Once the own-to-rent crowd gets their asses kicked hard and foreclosures start picking up again (if the banks deem this necessary), you're going to see a very broken down RE market. The mortgage crisis was never fixed, merely papered over, and the banks have dragged out the process so that this mini-bubble has appeared and is now bursting. Gonna be fun to watch.
Real estate is going to be a great investment once the median existing home price falls another 20-30% over the next few years. Get your cash ready if you're looking for a McMansion fixer-upper on 3-4 acres. Perfect way to start a small farm and/or home business. That's what I'm looking for.
I'm seeing lots of foreclosures in rural CT and RI. Like upstate NY, these are areas that TPTB don't notice, don't care about, don't care about inflating. The hedge funds don't even know they exist; the flippers are very rare. So, no fake new bubble.
A mini farm sounds great, but in a McMansion fixer-upper? The McMansions I've seen were not built to last: they are made of Chinese drywall and strange manufactured crud. I've read that the best houses were built between the two world wars, because there was no shortage of good quality material then. Those houses are solid and can last forever.
Must....Pump....Housing Bubble 2.0....Pump oar DIE!...
Dow Jones is crashing - down 35 points.
More gong show please.
Hell take the little miracles!
Hard to apply for a mortgage when there's practically nothing available to buy. Just stop paying if you do have one because "hope and change" will allow you to remain indefinitely.
This afternoon watch the market front run the massive Pomo tomorrow....
good point.
The real estate market is starting to remind me of 1982-4, what the talking heads were calling at the time a "rolling recession". Somes states were doing well, others badly. Market in Denver is on fire, multiple offers above listed prices, and these aren't cash deals but mostly normal mortgage sales. Inventory is very low due to almost no residential construction for years.
Texas market chugging along also, but then it's been the most consistent market right through the 2nd Great Depression, which has years left to run.
Gas royalties rising fast in Texas, bringing good income to mineral rights holders as Chesapeake and XTO are going back to full production on wells that were virtually shut-in due to low prices. My royalty checks are up 4 fold over a couple of months ago.
It's starting to look like a balkanized economy out there.
The charts just mean that it's Wall Street capital buying the homes, not private individuals with mortgages.
Not true in Colorado and Texas, don't know about other areas.
Mortgages being originated to normal buyers in those two states. There are also some cash buyers, but they are buying cruddy foreclosures and renting or flipping them, slowly cleaning out that part of the market.

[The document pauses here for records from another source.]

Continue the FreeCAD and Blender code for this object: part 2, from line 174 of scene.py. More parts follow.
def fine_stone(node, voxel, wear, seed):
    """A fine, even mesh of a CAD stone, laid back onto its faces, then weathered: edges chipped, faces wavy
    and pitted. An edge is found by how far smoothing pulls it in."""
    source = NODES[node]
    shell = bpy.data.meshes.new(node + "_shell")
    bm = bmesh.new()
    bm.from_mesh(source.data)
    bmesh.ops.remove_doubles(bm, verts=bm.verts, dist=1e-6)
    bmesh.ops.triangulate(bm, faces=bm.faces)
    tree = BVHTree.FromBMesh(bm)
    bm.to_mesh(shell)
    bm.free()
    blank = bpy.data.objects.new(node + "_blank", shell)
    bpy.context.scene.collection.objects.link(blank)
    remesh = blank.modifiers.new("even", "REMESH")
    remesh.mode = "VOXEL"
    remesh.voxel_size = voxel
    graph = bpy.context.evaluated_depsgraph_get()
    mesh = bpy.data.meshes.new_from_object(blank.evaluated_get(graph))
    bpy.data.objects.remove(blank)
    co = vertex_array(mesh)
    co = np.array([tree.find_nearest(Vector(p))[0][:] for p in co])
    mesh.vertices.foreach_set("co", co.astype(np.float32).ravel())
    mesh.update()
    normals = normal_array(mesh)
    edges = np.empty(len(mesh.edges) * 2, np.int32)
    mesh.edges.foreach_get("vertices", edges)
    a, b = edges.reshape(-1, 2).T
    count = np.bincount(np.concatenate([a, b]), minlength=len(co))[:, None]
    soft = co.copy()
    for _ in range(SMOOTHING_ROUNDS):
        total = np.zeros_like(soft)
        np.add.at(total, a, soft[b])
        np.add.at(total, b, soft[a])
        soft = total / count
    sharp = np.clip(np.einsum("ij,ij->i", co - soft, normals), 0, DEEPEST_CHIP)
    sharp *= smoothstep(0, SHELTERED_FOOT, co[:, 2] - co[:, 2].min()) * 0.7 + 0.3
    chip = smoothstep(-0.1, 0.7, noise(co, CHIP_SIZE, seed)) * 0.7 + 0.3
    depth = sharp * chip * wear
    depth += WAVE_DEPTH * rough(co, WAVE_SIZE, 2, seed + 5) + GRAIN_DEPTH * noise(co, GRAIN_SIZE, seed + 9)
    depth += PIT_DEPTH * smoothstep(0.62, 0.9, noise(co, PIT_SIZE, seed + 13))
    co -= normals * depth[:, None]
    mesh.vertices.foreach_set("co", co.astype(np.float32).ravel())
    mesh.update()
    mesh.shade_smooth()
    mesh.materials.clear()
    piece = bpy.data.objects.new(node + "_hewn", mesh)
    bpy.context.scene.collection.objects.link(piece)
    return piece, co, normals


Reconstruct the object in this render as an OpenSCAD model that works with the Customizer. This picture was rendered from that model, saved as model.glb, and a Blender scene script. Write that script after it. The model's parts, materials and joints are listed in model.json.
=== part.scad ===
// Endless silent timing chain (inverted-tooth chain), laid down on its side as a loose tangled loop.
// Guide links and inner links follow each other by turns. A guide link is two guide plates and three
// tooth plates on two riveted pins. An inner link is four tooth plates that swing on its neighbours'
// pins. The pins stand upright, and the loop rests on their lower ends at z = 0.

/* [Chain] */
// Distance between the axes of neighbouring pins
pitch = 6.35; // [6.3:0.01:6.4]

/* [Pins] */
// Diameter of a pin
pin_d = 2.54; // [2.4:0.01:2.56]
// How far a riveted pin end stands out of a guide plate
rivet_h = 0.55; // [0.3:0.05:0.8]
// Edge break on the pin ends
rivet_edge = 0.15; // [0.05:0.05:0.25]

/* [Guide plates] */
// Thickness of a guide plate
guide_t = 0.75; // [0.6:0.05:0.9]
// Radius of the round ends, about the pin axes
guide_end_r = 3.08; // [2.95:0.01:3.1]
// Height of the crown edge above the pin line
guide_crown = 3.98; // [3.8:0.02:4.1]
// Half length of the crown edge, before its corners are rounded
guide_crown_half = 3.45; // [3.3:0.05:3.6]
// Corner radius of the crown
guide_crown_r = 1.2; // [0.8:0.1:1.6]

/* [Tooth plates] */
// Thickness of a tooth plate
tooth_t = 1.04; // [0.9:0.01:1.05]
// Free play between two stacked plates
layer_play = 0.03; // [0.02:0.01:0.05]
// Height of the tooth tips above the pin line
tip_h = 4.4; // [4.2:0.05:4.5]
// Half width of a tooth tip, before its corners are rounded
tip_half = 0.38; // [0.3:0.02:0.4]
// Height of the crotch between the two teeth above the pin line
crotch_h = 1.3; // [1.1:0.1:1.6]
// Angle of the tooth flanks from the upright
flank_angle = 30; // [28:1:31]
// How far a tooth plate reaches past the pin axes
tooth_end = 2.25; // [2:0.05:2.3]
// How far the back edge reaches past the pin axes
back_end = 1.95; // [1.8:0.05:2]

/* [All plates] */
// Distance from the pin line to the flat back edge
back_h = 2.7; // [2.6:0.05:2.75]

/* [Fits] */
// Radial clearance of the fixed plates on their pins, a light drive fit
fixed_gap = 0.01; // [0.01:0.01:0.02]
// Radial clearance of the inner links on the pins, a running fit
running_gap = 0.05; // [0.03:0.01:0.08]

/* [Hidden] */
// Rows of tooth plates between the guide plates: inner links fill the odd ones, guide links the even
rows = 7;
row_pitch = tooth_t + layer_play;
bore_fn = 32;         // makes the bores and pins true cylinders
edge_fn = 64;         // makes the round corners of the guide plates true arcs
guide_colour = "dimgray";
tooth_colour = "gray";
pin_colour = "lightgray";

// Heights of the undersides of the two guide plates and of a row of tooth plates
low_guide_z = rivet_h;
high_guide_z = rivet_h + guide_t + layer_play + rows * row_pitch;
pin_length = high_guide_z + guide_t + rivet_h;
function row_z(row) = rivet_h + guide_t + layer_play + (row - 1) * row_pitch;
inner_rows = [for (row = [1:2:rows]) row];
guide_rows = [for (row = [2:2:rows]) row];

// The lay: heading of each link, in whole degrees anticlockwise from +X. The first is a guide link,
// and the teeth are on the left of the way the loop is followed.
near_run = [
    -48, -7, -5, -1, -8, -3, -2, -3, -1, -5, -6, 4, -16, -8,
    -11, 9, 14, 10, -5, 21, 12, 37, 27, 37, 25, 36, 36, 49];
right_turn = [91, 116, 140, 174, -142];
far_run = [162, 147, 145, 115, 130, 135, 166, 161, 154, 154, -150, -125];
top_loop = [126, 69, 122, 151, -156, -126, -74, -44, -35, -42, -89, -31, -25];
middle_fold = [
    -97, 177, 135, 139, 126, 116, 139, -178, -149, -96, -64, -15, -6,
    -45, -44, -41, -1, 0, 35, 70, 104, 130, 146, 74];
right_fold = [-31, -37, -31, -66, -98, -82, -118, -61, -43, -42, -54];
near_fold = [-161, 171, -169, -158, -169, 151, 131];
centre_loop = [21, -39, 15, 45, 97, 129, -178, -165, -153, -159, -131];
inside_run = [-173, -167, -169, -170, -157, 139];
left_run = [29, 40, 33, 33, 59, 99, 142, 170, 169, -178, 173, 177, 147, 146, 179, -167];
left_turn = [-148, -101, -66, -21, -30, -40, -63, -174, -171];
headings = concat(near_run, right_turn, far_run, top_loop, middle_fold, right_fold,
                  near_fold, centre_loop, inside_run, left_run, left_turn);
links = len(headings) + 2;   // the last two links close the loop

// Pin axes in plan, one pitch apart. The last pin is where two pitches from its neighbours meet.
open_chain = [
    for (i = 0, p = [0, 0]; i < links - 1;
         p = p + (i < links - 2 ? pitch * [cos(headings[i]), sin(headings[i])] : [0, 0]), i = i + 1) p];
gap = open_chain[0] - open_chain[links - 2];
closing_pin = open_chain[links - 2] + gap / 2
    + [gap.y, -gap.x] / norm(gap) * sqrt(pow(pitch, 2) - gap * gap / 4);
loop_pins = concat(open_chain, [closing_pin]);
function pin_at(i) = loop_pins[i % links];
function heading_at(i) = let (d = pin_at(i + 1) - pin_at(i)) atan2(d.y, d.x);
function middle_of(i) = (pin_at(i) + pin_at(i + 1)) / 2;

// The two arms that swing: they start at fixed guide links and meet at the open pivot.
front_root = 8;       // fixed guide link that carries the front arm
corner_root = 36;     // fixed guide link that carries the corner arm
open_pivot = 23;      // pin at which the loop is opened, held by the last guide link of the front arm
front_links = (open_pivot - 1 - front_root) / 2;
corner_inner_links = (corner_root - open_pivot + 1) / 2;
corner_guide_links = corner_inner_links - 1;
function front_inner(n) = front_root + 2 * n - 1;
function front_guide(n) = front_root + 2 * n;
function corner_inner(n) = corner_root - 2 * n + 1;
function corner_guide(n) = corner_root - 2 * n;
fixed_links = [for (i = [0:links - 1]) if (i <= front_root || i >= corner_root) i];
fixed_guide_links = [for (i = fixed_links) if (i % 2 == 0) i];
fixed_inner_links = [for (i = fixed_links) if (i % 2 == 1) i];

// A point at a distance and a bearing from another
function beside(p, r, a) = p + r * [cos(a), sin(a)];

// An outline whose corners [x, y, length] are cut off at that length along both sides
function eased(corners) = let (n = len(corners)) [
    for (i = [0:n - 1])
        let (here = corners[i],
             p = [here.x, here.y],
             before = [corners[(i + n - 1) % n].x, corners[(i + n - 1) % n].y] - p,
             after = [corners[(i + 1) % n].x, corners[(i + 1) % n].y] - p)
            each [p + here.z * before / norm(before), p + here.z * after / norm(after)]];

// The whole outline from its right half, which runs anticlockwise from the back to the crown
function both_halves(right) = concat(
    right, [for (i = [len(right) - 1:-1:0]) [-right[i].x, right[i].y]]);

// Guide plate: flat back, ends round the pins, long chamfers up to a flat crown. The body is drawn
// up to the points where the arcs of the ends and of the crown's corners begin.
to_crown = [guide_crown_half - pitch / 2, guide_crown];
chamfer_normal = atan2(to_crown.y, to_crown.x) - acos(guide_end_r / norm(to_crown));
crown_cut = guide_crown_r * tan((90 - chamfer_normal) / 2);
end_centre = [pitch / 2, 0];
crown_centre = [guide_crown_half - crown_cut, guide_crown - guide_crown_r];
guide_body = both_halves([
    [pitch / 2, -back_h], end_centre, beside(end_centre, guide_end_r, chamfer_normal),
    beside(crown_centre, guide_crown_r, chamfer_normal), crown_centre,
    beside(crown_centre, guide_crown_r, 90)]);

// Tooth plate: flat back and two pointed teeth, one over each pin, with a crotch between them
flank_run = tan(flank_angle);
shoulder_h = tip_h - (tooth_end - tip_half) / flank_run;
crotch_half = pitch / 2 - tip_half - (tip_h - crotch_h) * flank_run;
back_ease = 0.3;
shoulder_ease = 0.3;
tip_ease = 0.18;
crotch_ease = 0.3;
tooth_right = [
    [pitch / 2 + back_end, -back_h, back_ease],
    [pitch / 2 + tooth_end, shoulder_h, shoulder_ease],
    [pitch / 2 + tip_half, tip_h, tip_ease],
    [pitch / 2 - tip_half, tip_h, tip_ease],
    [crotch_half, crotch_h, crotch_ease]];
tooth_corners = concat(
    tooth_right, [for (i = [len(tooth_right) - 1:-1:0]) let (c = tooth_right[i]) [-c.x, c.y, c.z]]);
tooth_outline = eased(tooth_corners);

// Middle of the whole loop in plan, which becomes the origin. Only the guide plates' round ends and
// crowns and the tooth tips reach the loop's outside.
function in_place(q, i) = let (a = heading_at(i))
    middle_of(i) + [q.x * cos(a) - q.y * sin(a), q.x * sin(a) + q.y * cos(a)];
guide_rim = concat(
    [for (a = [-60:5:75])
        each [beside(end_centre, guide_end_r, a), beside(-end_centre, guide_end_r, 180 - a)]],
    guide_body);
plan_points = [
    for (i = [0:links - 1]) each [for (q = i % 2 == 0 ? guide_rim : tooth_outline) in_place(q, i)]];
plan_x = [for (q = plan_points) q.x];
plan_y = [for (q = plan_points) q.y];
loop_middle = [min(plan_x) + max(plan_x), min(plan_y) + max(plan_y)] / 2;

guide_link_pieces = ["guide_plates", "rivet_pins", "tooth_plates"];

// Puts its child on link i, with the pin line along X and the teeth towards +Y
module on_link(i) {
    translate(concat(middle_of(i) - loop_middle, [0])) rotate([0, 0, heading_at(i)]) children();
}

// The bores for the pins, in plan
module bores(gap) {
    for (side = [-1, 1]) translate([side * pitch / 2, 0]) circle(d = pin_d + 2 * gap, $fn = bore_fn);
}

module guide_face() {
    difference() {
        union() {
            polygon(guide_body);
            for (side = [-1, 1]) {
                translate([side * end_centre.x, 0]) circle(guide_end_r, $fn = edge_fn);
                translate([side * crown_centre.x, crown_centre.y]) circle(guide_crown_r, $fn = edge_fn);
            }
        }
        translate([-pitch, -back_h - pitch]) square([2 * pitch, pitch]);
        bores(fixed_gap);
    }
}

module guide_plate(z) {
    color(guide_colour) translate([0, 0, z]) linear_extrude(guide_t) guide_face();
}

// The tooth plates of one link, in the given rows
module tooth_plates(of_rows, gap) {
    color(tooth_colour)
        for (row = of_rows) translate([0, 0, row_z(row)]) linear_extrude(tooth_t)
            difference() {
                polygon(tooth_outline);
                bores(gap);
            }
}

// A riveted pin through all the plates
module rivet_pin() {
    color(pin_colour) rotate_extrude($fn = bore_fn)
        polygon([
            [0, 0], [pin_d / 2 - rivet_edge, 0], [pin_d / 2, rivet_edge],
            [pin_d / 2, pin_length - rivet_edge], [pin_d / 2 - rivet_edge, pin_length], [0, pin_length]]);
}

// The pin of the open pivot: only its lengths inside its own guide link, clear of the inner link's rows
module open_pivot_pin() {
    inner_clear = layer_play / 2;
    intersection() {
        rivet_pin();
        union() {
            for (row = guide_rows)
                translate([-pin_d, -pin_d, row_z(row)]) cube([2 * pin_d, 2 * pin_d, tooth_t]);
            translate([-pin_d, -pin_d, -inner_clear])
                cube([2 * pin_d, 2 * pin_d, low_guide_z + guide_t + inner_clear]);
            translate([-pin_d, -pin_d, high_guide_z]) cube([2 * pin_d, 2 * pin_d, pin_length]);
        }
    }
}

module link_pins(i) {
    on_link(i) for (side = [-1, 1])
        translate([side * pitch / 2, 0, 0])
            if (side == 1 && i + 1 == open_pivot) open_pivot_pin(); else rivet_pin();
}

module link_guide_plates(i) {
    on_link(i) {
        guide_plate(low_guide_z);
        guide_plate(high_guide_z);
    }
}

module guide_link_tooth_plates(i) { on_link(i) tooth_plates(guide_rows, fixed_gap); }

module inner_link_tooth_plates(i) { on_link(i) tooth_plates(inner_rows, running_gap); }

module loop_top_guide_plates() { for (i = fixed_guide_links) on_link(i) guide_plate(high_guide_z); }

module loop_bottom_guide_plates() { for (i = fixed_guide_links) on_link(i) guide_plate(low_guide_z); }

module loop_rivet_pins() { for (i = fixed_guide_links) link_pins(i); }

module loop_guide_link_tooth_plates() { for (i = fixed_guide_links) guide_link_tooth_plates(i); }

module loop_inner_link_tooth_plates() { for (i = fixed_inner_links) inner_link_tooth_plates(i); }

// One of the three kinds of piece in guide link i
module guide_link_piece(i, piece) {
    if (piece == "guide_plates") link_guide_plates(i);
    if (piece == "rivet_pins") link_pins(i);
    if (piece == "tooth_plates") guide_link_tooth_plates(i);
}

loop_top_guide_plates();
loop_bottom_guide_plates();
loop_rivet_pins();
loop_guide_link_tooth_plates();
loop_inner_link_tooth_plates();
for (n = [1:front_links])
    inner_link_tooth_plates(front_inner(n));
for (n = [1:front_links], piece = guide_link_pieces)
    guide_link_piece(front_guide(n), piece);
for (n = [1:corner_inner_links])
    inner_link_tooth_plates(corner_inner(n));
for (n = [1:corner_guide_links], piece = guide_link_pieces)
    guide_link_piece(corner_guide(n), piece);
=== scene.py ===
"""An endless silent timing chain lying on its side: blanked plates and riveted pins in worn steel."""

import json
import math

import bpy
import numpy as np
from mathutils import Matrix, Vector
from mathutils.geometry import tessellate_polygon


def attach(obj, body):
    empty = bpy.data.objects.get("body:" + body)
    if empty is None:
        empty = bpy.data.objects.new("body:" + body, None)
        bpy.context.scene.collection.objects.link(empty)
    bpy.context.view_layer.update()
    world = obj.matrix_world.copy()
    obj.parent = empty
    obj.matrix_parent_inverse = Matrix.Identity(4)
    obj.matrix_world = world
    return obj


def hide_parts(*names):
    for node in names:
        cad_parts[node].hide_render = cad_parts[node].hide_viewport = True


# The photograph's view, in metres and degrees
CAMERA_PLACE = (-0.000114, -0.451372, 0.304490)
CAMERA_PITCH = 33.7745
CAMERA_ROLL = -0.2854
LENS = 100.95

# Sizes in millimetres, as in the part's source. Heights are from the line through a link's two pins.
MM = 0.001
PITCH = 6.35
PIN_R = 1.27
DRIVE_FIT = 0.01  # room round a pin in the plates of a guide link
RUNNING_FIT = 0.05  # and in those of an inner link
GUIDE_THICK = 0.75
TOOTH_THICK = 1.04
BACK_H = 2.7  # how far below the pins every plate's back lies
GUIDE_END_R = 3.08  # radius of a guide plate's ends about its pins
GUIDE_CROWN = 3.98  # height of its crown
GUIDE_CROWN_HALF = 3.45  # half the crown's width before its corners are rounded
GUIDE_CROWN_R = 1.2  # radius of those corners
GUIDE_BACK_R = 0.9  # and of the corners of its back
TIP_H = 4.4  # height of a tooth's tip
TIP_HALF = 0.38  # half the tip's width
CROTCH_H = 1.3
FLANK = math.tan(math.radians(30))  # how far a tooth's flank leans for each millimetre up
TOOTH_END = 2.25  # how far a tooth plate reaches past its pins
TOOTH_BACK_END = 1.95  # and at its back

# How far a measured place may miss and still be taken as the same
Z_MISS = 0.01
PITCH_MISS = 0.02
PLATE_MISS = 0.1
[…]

Residential inventory in Denver area is 1/3 of typical. Rental market is tight as hell, and rents are up.
So, like would it be a big surprisde to anyone that when free money is pumped into funds for the sole purpose artificially increasing the price oof real estate that free market dynamics actually decrease the demand for real estate. It ONLY pays bankers to bite the invisible hand that feeds it. Everyone else suffers.
Price does matter.
IMO, Japan did the right thing by allowing deflation to take hold. They, like the US, then did the wrong thing by moving a large percentage of their manufacturing to China ... which then became artificially stimulated. Abe cannot fix the problem by creating inflation. It will only make it worse because, as with this housing manipulation demand will suffer.